Stocks rose around the world Friday, and the Standard & Poor’s 500 index was on pace for its first winning week in the last three.
It’s been a relatively quiet week so far, with a calendar light on market-moving events and fewer shares trading hands than is typical. Investors have been waiting to hear from the heads of two of the world’s most influential central banks, who are slated to speak at a symposium later in the day, though many analysts expect minimal reaction from the market.
KEEPING SCORE: The Standard & Poor’s 500 index rose 11 points, or 0.5 percent, to 2,450 as of 10 a.m. Eastern time. Gains were widespread, and all 11 sectors that make up the index were up.
The Dow Jones industrial average rose 97 points, or 0.5 percent, to 21,880, the Nasdaq composite climbed 27, or 0.5 percent, to 6,299 and the Russell 2000 index of small-cap stocks rose 5, or 0.4 percent, to 1,379.
CENTRAL BANK WATCH: Economists and central bankers around the world have gathered in Jackson Hole, Wyoming, for a symposium that has been the source of fireworks for markets in past years. Central bankers have used the forum in the past to signal big upcoming changes in policy. This year, though, most economists are expecting no big surprises.
Up first is Federal Reserve Chair Janet Yellen. The Fed has already begun raising interest rates and is preparing to pare back the $4.5 billion in Treasurys and other investments that it built up following the Great Recession.
The European Central Bank’s head, Mario Draghi, will speak at 3 p.m. Eastern time. Europe’s economy has been improving, and investors are waiting to hear if Draghi will give any hint about when his central bank may turn the spigot on its stimulus.

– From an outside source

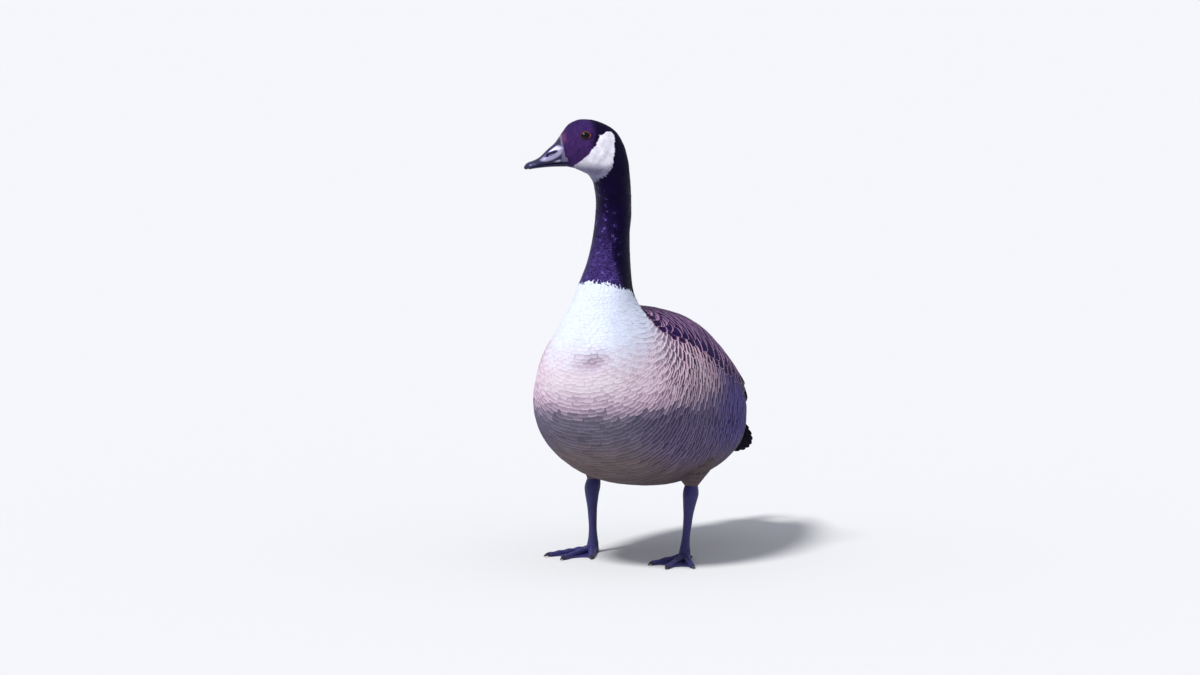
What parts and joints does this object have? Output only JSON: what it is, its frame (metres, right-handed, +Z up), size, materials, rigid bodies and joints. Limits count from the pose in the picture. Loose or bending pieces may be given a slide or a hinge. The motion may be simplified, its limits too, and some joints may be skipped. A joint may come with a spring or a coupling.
{
  "type": "canada goose figure",
  "caption": "Life-size standing Canada goose figure, neck upright and head turned to its right, wings folded.",
  "frame": {"origin": "on the floor, at the centre of the bottom of the whole bird's box", "axes": "+Z up; the bird faces -Y and its left side is at +X"},
  "size_m": [0.2242, 0.5072, 0.5844],
  "materials": {
    "body_plumage": "soft matt body feathers, white on the upper breast and grey-brown below",
    "neck_plumage": "short black neck feathers with a faint violet gloss",
    "head_plumage": "very short black head feathers with a white cheek patch",
    "wing_plumage": "brown feathers with pale edges",
    "tail_plumage": "black tail feathers under white coverts",
    "bill_horn": "slate-black horn, satin",
    "eye": "wet dark brown",
    "leg_skin": "dark scaly leg skin, satin",
    "claw_horn": "dark horn, satin"
  },
  "bodies": {
    "root": {"bill_lower": "bill_horn", "bill_upper": "bill_horn", "claw_left_hind": "claw_horn", "claw_left_inner": "claw_horn", "claw_left_middle": "claw_horn", "claw_left_outer": "claw_horn", "claw_right_hind": "claw_horn", "claw_right_inner": "claw_horn", "claw_right_middle": "claw_horn", "claw_right_outer": "claw_horn", "eye_left": "eye", "eye_right": "eye", "foot_left": "leg_skin", "foot_right": "leg_skin", "head": "head_plumage", "neck_lower": "neck_plumage", "neck_upper": "neck_plumage", "shank_left": "leg_skin", "shank_right": "leg_skin", "tail": "tail_plumage", "thigh_left": "body_plumage", "thigh_right": "body_plumage", "torso": "body_plumage", "wing_left": "wing_plumage", "wing_right": "wing_plumage"}
  },
  "joints": []
}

IN THE DRIVER’S SEAT: Autodesk, which makes design software, jumped to one of the biggest gains in the S&P 500 after reporting stronger revenue and a milder loss for the latest quarter than analysts expected. It rose $5.42, or 4.9 percent, to $116.03.
MARKETS OVERSEAS: Stocks rose around the world. France’s CAC 40 rose 0.2 percent, the FTSE 100 in London gained 0.3 percent and Germany’s DAX climbed 0.2 percent. Japan’s Nikkei 225 index picked up 0.5 percent, the Hang Seng in Hong Kong jumped 1.2 percent and South Korea’s Kospi edged up by 0.1 percent.
YIELDS: The yield on the 10-year Treasury fell to 2.18 percent from 2.20 percent late Thursday. The two-year yield rose to 1.35 percent from 1.33 percent, and the 30-year yield slipped to 2.76 percent from 2.77 percent.
CURRENCIES: The dollar rose to 109.70 Japanese yen from 109.51 yen late Thursday. The euro edged up to $1.1808 from $1.1806, and the British pound rose to $1.2825 from $1.2802.
COMMODITIES: Benchmark U.S. crude added 9 cents to $47.52 per gallon. Brent crude, the international standard, gained 37 cents to $52.03 per barrel.
Wholesale gasoline jumped again as Hurricane Harvey approached Texas’ Gulf coast, which is home to many refineries. Wholesale gasoline rose 3 cents, or 1.7 percent, to $1.57 per gallon. Heating oil added 2 cents to $1.64 per gallon and natural gas fell 4 cents to $2.94 per 1,000 cubic feet.
Gold rose $5.20 to $1,297.20 per ounce, silver added 17 cents to $147.13 per ounce and copper rose a penny to $3.05 per pound.